> Challenge:
Only the lines from the one containing "for leftover in" down to the one containing "import math" should be printed, exactly as they stand, ends included.
________________________
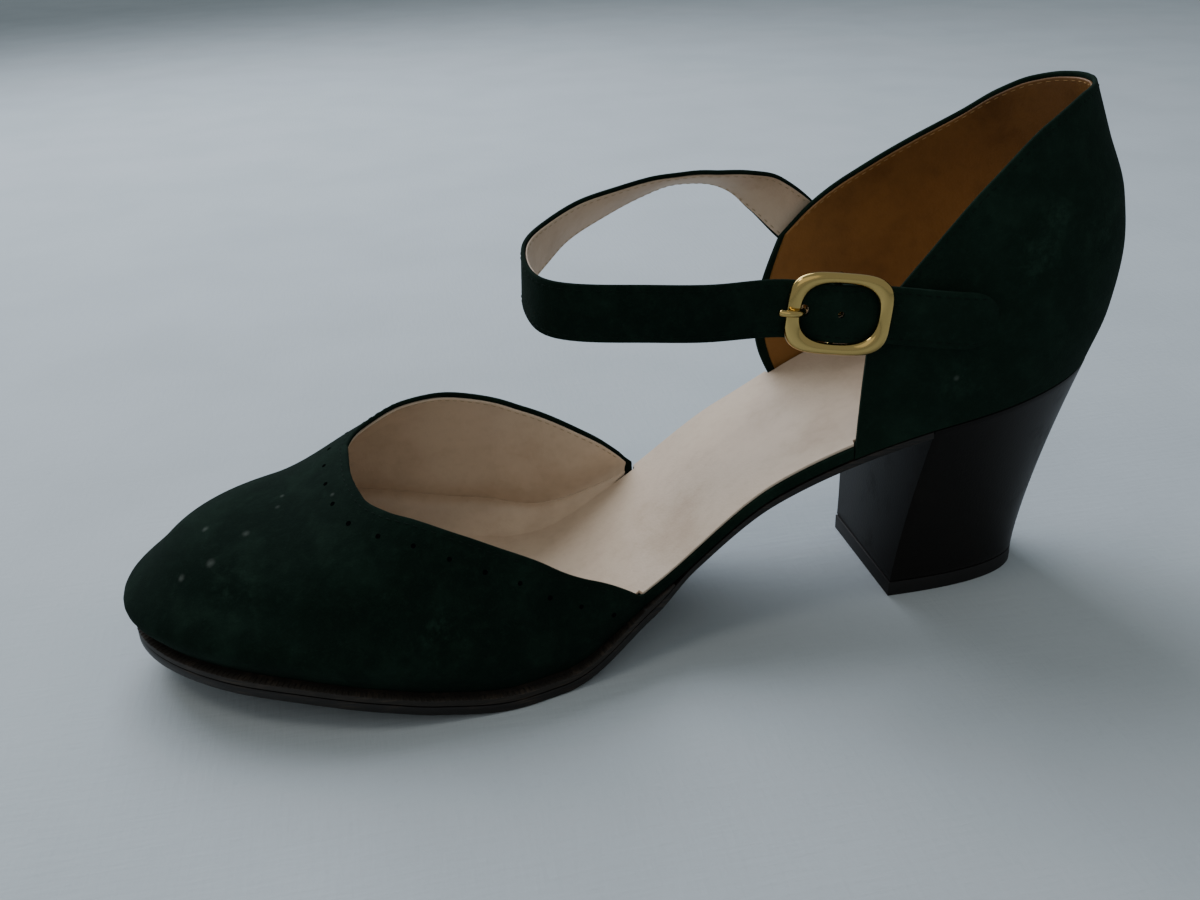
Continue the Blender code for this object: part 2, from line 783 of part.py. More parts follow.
def strap_route():
    """The strap's middle line and its lean, from the medial root round to the free end."""
    points, leans = [], []
    root = QUARTER_TOPLINE[MEDIAL][-1]
    outset = ROOT_GAP + STRAP_THICKNESS / 2
    start = root[1] - LOOP_BACK / LAST_LENGTH
    corner = quarter_point(MEDIAL, start, root[2] * BACK_HEIGHT + LOOP_RISE, outset)
    for back, drop in STRAP_ROOT:
        points.append(quarter_point(MEDIAL, root[1] - back, (root[2] - drop) * BACK_HEIGHT, outset))
        leans.append(0.0)
    for forward, across, rise, lean in STRAP_LOOP:
        x = corner[0] + forward * STRAP_REACH
        y = across * ANKLE_WIDTH / 2
        points.append(np.array([x, y, corner[2] + rise * STRAP_LIFT]))
        leans.append(lean)
    _, along, out, _ = buckle_frame()
    for forward, lift in STRAP_HUMP:
        outward = STRAP_OUT + (STRAP_CREST - STRAP_OUT) * lift
        points.append(np.array(place(BUCKLE_FORWARD + FRAME_HALF * forward, outward, 0)))
        leans.append(math.degrees(math.asin(out.z / math.sqrt(1 - along.z**2))))
    for back, outward in FREE_END_MARKS:
        behind = FRAME_HALF + (FREE_END - FRAME_HALF) * back
        point = place(BUCKLE_FORWARD - behind, STRAP_OUT, 0)
        share = share_at(point.x)
        settled = quarter_point(LATERAL, share, point.z - bottom_at(share), STRAP_OUT * outward)
        points.append(np.array([point.x, settled[1], point.z]))
        leans.append(0.0)
    for i in range(len(STRAP_ROOT)):
        leans[i] = quarter_lean(MEDIAL, points[i], points[i + 1] - points[max(i - 1, 0)])
    for i in range(len(points) - len(FREE_END_MARKS), len(points)):
        leans[i] = quarter_lean(LATERAL, points[i], points[min(i + 1, len(points) - 1)] - points[i - 1])
    return np.array(points), np.array(leans)


def quarter_lean(side, point, direction):
    """How far a strap that passes a point beside the quarter leans to lie flat on it, in degrees."""
    direction = direction / np.linalg.norm(direction)
    across = np.array([0, 0, 1]) - direction * direction[2]
    across *= STRAP_WIDTH / 2 / np.linalg.norm(across)
    stands = []
    for end in (point - across, point + across):
        share = share_at(end[0])
        face = quarter_point(side, share, end[2] - bottom_at(share))
        stands.append(side * (face[1] - end[1]))
    return math.degrees(math.atan2(stands[0] - stands[1], STRAP_WIDTH))


def smooth_route(points, count):
    """Points spaced evenly along a smooth curve through the given ones, and each one's place on it."""
    chords = np.linalg.norm(np.diff(points, axis=0), axis=1)
    marks = np.concatenate([[0], np.cumsum(chords)])
    fine = np.linspace(0, marks[-1], count + 1)
    smooth = np.column_stack([natural_curve(marks, points[:, i], fine) for i in range(3)])
    return smooth, fine, marks


def natural_curve(xs, ys, at):
    """A cubic spline through points, with no bend at its ends."""
    steps = np.diff(xs)
    count = len(xs)
    matrix = np.eye(count)
    target = np.zeros(count)
    for i in range(1, count - 1):
        matrix[i, i - 1 : i + 2] = steps[i - 1], 2 * (steps[i - 1] + steps[i]), steps[i]
        target[i] = 6 * ((ys[i + 1] - ys[i]) / steps[i] - (ys[i] - ys[i - 1]) / steps[i - 1])
    bends = np.linalg.solve(matrix, target)
    i = np.clip(np.searchsorted(xs, at, side="right") - 1, 0, count - 2)
    a = (xs[i + 1] - at) / steps[i]
    b = (at - xs[i]) / steps[i]
    bend = ((a**3 - a) * bends[i] + (b**3 - b) * bends[i + 1]) * steps[i] ** 2 / 6
    return a * ys[i] + b * ys[i + 1] + bend


def strap_frames(steps):
    """Middle points, in-facing and upward unit vectors, and distances from the free end."""
    points, leans = strap_route()
    middle, fine, marks = smooth_route(points, steps)
    tangent = np.gradient(middle, axis=0)
    tangent /= np.linalg.norm(tangent, axis=1)[:, None]
    lean = np.radians(curve_through(marks, leans)(fine))
    up = np.array([0, 0, 1]) - tangent * tangent[:, 2:]
    up /= np.linalg.norm(up, axis=1)[:, None]
    inward = np.cross(up, tangent)
    width = up * np.cos(lean)[:, None] + inward * np.sin(lean)[:, None]
    face = inward * np.cos(lean)[:, None] - up * np.sin(lean)[:, None]
    return middle, face, width, fine[-1] - fine


def make_strap():
    """The ankle strap: a flat ribbon, with a rounded tip and holes for the prong."""
    middle, face, width, left = strap_frames(STRAP_STEPS)
    rings = []
    chamfer = STRAP_THICKNESS * STRAP_CHAMFER
    for centre, thin, wide, rest in zip(middle, face, width, left):
        taper = math.sqrt(max(0.0, 1 - max(0.0, 1 - rest / TIP_LENGTH) ** 2))
        half = STRAP_WIDTH / 2 * (TIP_BLUNTNESS + (1 - TIP_BLUNTNESS) * taper)
        slim = STRAP_THICKNESS / 2
        corners = (
            (slim - chamfer, -half),
            (slim, -half + chamfer),
            (slim, half - chamfer),
            (slim - chamfer, half),
            (-slim + chamfer, half),
            (-slim, half - chamfer),
            (-slim, -half + chamfer),
            (-slim + chamfer, -half),
        )
        rings.append([centre + thin * a + wide * b for a, b in corners])
    strap = loft("ankle_strap", rings)
    suede(strap)
    reach = 2 * STRAP_THICKNESS
    for number in range(HOLE_COUNT):
        forward = BUCKLE_FORWARD + HOLE_LEAD - number * HOLE_SPACING
        ends = [place(forward, outward, 0) for outward in (STRAP_OUT - reach, STRAP_CREST + reach)]
        combine(strap, tube(f"strap_hole_{number}", ends, HOLE_RADIUS), "DIFFERENCE")


def make_tab():
    """The short tab on the lateral quarter, whose eye holds the buckle's middle bar."""
    end = BUCKLE_FORWARD
    outline = [(end - TAB_LENGTH, GAP), (end - TAB_NECK, GAP)]
    for turn in np.linspace(-np.pi / 2, np.pi / 2, EYE_STEPS):
        outline.append((end + EYE_RADIUS * math.cos(turn), BAR_OUT + EYE_RADIUS * math.sin(turn)))
    outline += [(end - TAB_NECK, GAP + TAB_THICKNESS), (end - TAB_LENGTH, GAP + TAB_THICKNESS)]
    tab = loft("buckle_tab", [side_face(outline, side * TAB_WIDTH / 2) for side in (-1, 1)])
    suede(tab)
    ends = [place(end, BAR_OUT, side * TAB_WIDTH) for side in (-1, 1)]
    combine(tab, tube("bar_hole", ends, PIN_RADIUS + GAP), "DIFFERENCE")
    reach = 2 * EYE_RADIUS
    slot = (
        (end - TAB_NECK, BAR_OUT - reach),
        (end + reach, BAR_OUT - reach),
        (end + reach, BAR_OUT + reach),
        (end - TAB_NECK, BAR_OUT + reach),
    )
    slot_half = PRONG_RADIUS + GAP
    combine(tab, loft("prong_slot", [side_face(slot, side * slot_half) for side in (-1, 1)]), "DIFFERENCE")


def side_face(outline, sideways):
    """A ring of points from an outline in the buckle's side view, at a distance across the strap."""
    return [place(forward, outward, sideways) for forward, outward in outline]


def make_buckle():
    """The buckle: a rounded rectangular wire frame with a lower middle bar."""
    corner = BUCKLE_CORNER - BAR_RADIUS
    points = []
    for quarter_turn in range(4):
        forward = BUCKLE_FORWARD + (FRAME_HALF - corner) * (1 if quarter_turn in (0, 3) else -1)
        sideways = (FRAME_SIDE - corner) * (1 if quarter_turn in (0, 1) else -1)
        for step in range(BUCKLE_CORNER_STEPS + 1):
            turn = (quarter_turn + step / BUCKLE_CORNER_STEPS) * math.pi / 2
            ahead = forward + corner * math.cos(turn)
            points.append(place(ahead, FRAME_OUT, sideways + corner * math.sin(turn)))
    frame = tube("buckle", points, BAR_RADIUS, cyclic=True)
    bend = BAR_BEND * PIN_RADIUS
    route = (
        # outward, sideways
        (FRAME_OUT, -FRAME_SIDE),
        (BAR_OUT + bend, -FRAME_SIDE),
        (BAR_OUT, -FRAME_SIDE + bend),
        (BAR_OUT, FRAME_SIDE - bend),
        (BAR_OUT + bend, FRAME_SIDE),
        (FRAME_OUT, FRAME_SIDE),
    )
    knots = [place(BUCKLE_FORWARD, outward, sideways) for outward, sideways in route]
    combine(frame, tube("middle_bar", knots, PIN_RADIUS), "UNION")
    gilt(frame)


def make_prong():
    """The prong: it turns on the middle bar, comes up through the strap and lies on the frame."""
    ring = PIN_RADIUS + GAP + PRONG_RADIUS
    over = FRAME_OUT + BAR_RADIUS + GAP + PRONG_RADIUS
    route = []
    for degrees in np.linspace(*PRONG_RING, RING_STEPS):
        turn = math.radians(degrees)
        route.append((ring * math.cos(turn), BAR_OUT + ring * math.sin(turn)))
    for forward, outward in PRONG_RISE:
        route.append((HOLE_LEAD * forward, BAR_OUT + (over - BAR_OUT) * outward))
    route += [(FRAME_HALF, over), (FRAME_HALF + PRONG_OVERHANG, over - PRONG_DROOP)]
    points = [place(BUCKLE_FORWARD + forward, outward, 0) for forward, outward in route]
    gilt(tube("buckle_prong", points, PRONG_RADIUS))


def main():
    make_insole()
    make_vamp()
    make_quarter()
    make_outsole()
    make_welt()
    make_heel()
    make_strap()
    make_tab()
    make_buckle()
    make_prong()
    for obj in PARTS.objects:
        obj.data.shade_smooth()
        obj.data.set_sharp_from_angle(angle=math.radians(SHARP_ANGLE))


for leftover in list(bpy.data.objects):
    bpy.data.objects.remove(leftover)
PARTS = bpy.data.collections.new("ankle_strap_heel")
CUTTERS = bpy.data.collections.new("cutters")
bpy.context.scene.collection.children.link(PARTS)
bpy.context.scene.collection.children.link(CUTTERS)
main()
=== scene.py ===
"""Ankle strap heel in bottle green suede: the looks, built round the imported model.

The shoe stands on the floor with its toe towards +X, its outer side towards +Y and +Z up. The
origin is at the centre of the heel's base. Sizes are in metres. The last's tables are the same
as the solids', so each finished piece lies where its solid lies.
"""

import math

import bmesh
import bpy
import numpy as np
from bpy.props import FloatProperty, FloatVectorProperty, IntProperty, PointerProperty
from mathutils import Matrix, Vector


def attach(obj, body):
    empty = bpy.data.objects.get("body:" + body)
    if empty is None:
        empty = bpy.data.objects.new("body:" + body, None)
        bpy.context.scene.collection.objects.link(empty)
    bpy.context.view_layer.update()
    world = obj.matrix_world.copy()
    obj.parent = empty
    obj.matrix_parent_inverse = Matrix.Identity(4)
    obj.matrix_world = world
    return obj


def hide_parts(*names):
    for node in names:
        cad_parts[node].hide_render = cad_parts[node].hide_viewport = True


bl_info = {
    "name": "Ankle Strap Heel",
    "version": (1, 0, 0),
    "blender": (4, 5, 0),
    "location": "3D View > Sidebar > Shoe",
    "description": "Dresses a suede ankle strap heel round its packed solids",
    "category": "Object",
}

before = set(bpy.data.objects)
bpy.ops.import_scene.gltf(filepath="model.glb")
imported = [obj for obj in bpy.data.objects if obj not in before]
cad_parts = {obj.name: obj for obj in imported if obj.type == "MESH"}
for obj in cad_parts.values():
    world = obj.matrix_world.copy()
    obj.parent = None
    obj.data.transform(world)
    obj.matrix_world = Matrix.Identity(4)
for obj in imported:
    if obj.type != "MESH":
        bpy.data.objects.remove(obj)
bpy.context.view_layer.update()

MM = 0.001
LATERAL, MEDIAL = 1, -1

# The last, which the upper, insole and sole all follow
LAST_LENGTH = 236 * MM
LAST_BACK = 34 * MM
BALL_WIDTH = 75 * MM
SEAT_HEIGHT = 58.5 * MM
CROWN_HEIGHT = 50 * MM
HEEL_ROUND = 0.20
TOE_ROUND = 0.72
NOSE_ROUND = 0.86
SECTION_POWER = 0.36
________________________
> Exercise solution:
for leftover in list(bpy.data.objects):
    bpy.data.objects.remove(leftover)
PARTS = bpy.data.collections.new("ankle_strap_heel")
CUTTERS = bpy.data.collections.new("cutters")
bpy.context.scene.collection.children.link(PARTS)
bpy.context.scene.collection.children.link(CUTTERS)
main()
=== scene.py ===
"""Ankle strap heel in bottle green suede: the looks, built round the imported model.

The shoe stands on the floor with its toe towards +X, its outer side towards +Y and +Z up. The
origin is at the centre of the heel's base. Sizes are in metres. The last's tables are the same
as the solids', so each finished piece lies where its solid lies.
"""

import math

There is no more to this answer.